Becoming a Master In Your Business

by Bob Poole on July 7, 2010

Golf is a difficult game to master. Many professional athletes in other sports will tell you that it is number one in difficulty to master.

Creating a beautiful painting, extraordinary photo, or a digital video that makes moves people to cry or laugh or feel is also a province of the masters.

How do you then master these things – assuming you want to?

  1. You get the best coach or teacher you can afford.
  2. You watch and listen to the masters – your role models.
  3. In golf you play with players who are better than you and you learn from them
  4. Creating beautiful images means spending a lot of time in museums listening to what the artist is saying.
  5. You learn what the masters do that nobody else is willing to do.
  6. Then you practice, practice, and practice.

What makes you think that if you want to be the best and create an extraordinary business (or an extraordinary life) that you can do it without following these same rules? What makes you think you can create a website, read the latest on social marketing and some other business books and then call yourself an expert – a master? What makes you think you can be successful when you focus on yourself, how much money you can make, as you feed your ego?

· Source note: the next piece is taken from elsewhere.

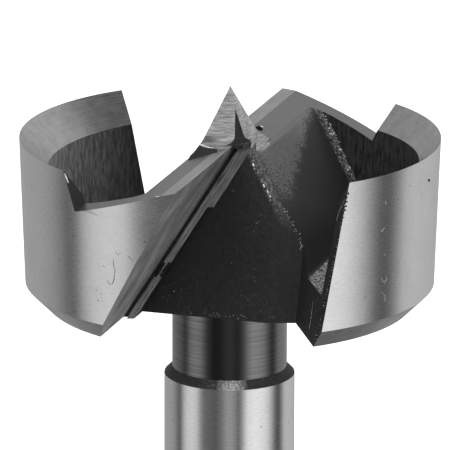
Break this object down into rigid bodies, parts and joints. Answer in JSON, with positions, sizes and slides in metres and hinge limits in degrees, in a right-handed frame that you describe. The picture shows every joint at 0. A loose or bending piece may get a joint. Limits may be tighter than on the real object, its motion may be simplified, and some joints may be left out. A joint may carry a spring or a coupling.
{
  "type": "forstner bit",
  "caption": "Forstner bit: a round cutting head with sharp rim cutters, ground chip lifters and a centre point, on a necked round shank; bores flat-bottomed holes in wood.",
  "frame": {"origin": "centre of the shank's end face", "axes": "+Z along the axis from the shank's end to the centre point; +X across the head, to the right as pictured; -Y towards the camera"},
  "size_m": [0.032, 0.031, 0.09],
  "materials": {
    "tool_steel": "ground bright on the outside, the lips and the shank; black forged and oxidised in the gullets, pockets and neck"
  },
  "bodies": {
    "root": {"forstner_bit": "tool_steel"}
  },
  "joints": []
}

The masters will teach you that by focusing on creating value for others you will be on the path toward mastery – a path with heart.

If you want to be a master then find someone who is already a master – someone who has walked the walk and just doesn’t talk the talk. And, then beg them to teach you. Listen to them with your heart and not just your ears.

Then practice what you’ve been taught and what you’ve observed. What is it that you will do that nobody else will do?

Do these things and one day you will indeed become a master.

Now it will be your turn to help others who want to follow your path with a heart.

{ 2 comments… read them below or add one }

TimBrownson July 7, 2010 at 3:59 pm

Agreed Bob, people often think the ‘rules’ don’t apply to them and they can short cut the system.
It reminds me of Gladwells book ‘Outliers’ in which he talks about needing about 10,000 hours to truly master something. That’s a lot of time and most people give up way before then.

Bob Poole July 8, 2010 at 9:06 am

@Tim – Your post today is a perfect follow-up to this one. (I wish I’d have written it!) The best of the best always put in the time, don’t they!